[WHAT THE TASK REQUIRES]
Starting at the first line of the data below, write out each line exactly until you reach the line containing "return side - LEDGE_DROP", and include that line too.
--------------------------------------------------
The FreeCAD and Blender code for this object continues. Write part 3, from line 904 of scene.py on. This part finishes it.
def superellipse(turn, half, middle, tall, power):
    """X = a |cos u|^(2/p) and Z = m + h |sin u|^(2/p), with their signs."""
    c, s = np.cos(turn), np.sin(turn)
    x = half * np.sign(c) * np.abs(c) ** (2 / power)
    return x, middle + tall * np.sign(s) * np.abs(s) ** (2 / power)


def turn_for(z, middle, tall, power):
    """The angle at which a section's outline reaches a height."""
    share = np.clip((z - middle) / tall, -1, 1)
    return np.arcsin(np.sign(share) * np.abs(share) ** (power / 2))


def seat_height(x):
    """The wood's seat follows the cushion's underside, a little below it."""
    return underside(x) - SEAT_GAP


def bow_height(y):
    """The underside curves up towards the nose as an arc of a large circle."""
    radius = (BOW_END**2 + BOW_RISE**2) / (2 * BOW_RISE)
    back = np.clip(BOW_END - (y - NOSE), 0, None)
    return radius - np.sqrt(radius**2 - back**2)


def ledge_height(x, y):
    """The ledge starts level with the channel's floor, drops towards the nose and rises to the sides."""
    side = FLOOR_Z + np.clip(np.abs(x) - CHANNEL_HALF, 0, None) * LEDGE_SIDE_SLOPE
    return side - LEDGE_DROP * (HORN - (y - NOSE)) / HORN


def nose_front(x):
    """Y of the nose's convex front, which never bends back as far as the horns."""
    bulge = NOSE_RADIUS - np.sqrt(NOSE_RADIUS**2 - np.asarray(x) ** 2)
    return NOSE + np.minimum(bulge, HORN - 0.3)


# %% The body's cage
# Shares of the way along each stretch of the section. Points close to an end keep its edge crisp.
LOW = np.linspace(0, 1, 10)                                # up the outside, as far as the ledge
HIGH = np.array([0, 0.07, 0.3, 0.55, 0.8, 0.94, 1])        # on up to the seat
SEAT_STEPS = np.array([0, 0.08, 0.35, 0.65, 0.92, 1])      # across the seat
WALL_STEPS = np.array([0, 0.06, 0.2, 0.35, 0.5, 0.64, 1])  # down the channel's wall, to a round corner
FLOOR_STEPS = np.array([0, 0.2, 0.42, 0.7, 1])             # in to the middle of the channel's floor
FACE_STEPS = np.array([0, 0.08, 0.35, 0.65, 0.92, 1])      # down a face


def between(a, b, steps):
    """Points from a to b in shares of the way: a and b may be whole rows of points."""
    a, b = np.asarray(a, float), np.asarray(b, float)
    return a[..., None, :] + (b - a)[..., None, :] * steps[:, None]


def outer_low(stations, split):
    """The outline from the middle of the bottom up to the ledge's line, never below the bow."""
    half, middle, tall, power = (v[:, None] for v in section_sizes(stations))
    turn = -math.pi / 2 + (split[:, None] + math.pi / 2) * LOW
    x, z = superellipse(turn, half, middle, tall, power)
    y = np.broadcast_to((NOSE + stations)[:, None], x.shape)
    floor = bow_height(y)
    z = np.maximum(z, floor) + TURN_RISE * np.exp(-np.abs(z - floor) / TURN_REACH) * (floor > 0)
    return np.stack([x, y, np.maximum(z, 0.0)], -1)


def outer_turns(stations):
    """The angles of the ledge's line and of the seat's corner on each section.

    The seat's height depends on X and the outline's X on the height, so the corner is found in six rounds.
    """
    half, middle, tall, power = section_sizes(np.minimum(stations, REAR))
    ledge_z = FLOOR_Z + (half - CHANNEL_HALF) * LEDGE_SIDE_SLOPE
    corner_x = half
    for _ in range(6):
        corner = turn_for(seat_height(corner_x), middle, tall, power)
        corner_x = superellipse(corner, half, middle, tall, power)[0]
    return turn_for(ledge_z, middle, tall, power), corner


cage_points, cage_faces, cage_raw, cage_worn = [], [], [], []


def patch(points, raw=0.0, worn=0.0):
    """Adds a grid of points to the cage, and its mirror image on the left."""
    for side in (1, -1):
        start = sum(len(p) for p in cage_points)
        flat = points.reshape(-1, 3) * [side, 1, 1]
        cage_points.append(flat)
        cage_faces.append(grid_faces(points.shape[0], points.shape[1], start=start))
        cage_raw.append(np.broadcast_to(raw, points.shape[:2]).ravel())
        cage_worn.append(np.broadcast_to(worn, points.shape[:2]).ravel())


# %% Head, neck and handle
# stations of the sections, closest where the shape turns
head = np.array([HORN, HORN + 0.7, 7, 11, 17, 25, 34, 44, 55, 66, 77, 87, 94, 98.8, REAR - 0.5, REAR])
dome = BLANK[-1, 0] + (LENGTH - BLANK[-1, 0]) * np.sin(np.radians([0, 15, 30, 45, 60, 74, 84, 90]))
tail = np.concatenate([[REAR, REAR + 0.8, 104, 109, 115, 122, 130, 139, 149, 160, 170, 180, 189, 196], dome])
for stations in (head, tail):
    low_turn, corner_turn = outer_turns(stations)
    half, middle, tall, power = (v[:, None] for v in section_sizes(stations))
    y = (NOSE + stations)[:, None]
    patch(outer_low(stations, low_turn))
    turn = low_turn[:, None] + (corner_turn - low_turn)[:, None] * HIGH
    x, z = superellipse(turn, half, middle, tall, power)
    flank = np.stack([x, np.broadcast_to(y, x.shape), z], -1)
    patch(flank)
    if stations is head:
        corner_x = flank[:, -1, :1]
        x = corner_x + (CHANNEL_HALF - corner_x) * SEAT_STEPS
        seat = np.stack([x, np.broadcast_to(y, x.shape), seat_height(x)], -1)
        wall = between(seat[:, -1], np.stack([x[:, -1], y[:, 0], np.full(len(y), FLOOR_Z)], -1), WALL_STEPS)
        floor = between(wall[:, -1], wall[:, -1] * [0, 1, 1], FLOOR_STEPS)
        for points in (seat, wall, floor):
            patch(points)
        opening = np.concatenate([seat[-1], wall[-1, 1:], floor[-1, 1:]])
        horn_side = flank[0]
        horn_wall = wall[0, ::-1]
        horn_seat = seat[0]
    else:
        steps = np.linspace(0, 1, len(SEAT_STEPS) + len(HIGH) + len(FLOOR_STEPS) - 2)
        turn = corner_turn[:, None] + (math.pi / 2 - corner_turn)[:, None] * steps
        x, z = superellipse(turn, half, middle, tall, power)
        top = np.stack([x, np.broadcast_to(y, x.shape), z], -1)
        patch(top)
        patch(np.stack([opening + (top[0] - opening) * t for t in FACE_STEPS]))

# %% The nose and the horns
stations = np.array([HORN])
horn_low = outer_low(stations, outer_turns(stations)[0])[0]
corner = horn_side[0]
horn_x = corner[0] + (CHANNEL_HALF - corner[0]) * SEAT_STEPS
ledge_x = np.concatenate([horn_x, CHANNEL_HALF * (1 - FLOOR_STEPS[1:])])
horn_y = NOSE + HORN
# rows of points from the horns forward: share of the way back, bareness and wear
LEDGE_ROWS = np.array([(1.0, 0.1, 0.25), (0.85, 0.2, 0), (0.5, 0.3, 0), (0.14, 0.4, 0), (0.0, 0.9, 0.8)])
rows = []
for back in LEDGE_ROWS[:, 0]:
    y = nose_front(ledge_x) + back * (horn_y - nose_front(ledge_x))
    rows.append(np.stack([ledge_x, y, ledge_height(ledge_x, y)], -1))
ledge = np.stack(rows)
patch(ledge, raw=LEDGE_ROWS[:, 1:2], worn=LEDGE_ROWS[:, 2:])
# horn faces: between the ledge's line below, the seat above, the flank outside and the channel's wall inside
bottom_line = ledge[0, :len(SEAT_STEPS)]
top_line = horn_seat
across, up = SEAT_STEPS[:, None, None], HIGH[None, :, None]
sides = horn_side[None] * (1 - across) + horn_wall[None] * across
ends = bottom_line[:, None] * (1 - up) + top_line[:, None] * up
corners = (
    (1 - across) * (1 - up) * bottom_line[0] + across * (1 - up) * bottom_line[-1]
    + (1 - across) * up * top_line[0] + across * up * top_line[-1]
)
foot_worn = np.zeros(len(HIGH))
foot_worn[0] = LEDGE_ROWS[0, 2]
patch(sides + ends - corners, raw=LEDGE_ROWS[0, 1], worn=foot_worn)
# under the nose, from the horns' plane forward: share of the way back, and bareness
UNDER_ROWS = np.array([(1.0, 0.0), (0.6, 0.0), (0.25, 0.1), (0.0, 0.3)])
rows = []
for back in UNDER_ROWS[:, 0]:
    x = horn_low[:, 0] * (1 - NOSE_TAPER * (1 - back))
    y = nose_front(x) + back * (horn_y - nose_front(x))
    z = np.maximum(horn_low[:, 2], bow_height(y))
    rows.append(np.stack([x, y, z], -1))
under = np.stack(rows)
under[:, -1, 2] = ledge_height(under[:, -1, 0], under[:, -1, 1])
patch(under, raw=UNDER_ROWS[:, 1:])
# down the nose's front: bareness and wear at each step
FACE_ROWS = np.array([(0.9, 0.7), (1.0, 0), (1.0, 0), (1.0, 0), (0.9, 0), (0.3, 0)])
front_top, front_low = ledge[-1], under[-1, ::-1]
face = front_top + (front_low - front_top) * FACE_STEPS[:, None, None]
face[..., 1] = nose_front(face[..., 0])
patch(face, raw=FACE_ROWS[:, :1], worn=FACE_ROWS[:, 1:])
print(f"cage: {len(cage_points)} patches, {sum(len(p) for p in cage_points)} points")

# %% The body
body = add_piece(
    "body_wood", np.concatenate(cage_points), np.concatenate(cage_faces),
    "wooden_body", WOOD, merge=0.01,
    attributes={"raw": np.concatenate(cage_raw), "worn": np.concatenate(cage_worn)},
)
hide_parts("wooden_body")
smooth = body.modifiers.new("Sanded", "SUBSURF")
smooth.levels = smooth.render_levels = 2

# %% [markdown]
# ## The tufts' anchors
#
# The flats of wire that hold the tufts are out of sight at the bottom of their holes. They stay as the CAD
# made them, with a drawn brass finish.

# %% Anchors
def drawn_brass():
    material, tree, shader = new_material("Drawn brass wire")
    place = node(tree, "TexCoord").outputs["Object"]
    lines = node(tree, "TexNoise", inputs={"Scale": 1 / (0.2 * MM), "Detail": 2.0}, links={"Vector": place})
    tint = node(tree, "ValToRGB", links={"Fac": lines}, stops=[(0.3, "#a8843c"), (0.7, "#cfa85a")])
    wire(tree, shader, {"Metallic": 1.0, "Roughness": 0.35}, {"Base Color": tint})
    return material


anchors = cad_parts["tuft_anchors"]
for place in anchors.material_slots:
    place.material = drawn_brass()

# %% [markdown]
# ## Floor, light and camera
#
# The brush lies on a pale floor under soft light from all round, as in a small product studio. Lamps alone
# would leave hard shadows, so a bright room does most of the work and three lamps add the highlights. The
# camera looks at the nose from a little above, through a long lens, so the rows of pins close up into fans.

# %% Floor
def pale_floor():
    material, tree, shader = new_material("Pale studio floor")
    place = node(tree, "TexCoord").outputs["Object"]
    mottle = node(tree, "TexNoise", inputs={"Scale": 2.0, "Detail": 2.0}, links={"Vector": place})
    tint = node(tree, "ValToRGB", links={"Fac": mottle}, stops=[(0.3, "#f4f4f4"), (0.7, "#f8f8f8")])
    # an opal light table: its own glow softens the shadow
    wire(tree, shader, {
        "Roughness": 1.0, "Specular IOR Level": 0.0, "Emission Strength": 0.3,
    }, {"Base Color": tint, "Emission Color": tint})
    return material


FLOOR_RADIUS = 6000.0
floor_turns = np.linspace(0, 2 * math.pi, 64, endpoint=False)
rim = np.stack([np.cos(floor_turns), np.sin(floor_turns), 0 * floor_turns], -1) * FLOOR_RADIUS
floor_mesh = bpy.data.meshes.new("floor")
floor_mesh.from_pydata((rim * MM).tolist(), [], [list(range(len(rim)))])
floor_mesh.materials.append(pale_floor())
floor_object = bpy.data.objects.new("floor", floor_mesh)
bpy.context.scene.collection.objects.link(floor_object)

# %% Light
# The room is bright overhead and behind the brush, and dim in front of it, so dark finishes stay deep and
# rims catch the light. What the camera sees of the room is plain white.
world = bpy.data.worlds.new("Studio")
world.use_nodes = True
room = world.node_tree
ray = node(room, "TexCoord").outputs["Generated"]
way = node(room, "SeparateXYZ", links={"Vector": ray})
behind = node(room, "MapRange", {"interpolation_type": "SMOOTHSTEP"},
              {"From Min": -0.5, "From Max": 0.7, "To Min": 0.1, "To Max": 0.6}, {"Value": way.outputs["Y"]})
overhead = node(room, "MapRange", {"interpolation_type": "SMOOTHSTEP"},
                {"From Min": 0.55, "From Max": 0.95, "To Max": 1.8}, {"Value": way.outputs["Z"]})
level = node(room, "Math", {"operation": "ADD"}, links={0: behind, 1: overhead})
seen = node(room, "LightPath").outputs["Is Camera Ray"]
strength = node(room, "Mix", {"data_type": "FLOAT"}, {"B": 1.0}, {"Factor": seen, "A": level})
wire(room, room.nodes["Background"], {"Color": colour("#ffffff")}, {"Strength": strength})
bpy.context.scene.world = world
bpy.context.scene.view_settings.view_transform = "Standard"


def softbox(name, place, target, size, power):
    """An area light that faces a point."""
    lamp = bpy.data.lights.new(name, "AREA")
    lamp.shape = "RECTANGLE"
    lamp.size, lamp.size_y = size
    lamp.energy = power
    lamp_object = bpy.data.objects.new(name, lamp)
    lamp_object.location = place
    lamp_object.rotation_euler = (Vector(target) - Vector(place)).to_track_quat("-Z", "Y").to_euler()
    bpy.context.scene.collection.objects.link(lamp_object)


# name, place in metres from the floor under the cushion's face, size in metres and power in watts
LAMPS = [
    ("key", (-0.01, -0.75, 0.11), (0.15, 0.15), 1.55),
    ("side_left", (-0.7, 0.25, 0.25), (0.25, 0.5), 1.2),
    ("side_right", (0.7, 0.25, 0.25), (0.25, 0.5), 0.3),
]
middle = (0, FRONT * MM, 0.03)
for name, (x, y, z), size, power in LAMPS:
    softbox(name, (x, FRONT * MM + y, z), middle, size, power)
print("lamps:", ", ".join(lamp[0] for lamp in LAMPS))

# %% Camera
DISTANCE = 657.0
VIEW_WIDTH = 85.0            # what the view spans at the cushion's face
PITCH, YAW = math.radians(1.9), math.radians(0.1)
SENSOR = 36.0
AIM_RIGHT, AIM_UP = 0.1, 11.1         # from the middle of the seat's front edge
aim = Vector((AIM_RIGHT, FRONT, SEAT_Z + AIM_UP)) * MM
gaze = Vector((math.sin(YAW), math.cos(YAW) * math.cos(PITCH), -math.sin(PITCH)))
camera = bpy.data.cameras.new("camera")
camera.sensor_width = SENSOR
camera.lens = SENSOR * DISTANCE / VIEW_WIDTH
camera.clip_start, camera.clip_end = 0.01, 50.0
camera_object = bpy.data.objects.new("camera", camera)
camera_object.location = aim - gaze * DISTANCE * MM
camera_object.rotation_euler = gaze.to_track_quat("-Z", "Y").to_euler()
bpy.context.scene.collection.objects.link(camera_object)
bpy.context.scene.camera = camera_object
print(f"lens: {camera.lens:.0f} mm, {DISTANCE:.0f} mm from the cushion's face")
--------------------------------------------------
[SOLUTION BELOW]
The FreeCAD and Blender code for this object continues. Write part 3, from line 904 of scene.py on. This part finishes it.
def superellipse(turn, half, middle, tall, power):
    """X = a |cos u|^(2/p) and Z = m + h |sin u|^(2/p), with their signs."""
    c, s = np.cos(turn), np.sin(turn)
    x = half * np.sign(c) * np.abs(c) ** (2 / power)
    return x, middle + tall * np.sign(s) * np.abs(s) ** (2 / power)


def turn_for(z, middle, tall, power):
    """The angle at which a section's outline reaches a height."""
    share = np.clip((z - middle) / tall, -1, 1)
    return np.arcsin(np.sign(share) * np.abs(share) ** (power / 2))


def seat_height(x):
    """The wood's seat follows the cushion's underside, a little below it."""
    return underside(x) - SEAT_GAP


def bow_height(y):
    """The underside curves up towards the nose as an arc of a large circle."""
    radius = (BOW_END**2 + BOW_RISE**2) / (2 * BOW_RISE)
    back = np.clip(BOW_END - (y - NOSE), 0, None)
    return radius - np.sqrt(radius**2 - back**2)


def ledge_height(x, y):
    """The ledge starts level with the channel's floor, drops towards the nose and rises to the sides."""
    side = FLOOR_Z + np.clip(np.abs(x) - CHANNEL_HALF, 0, None) * LEDGE_SIDE_SLOPE
    return side - LEDGE_DROP * (HORN - (y - NOSE)) / HORN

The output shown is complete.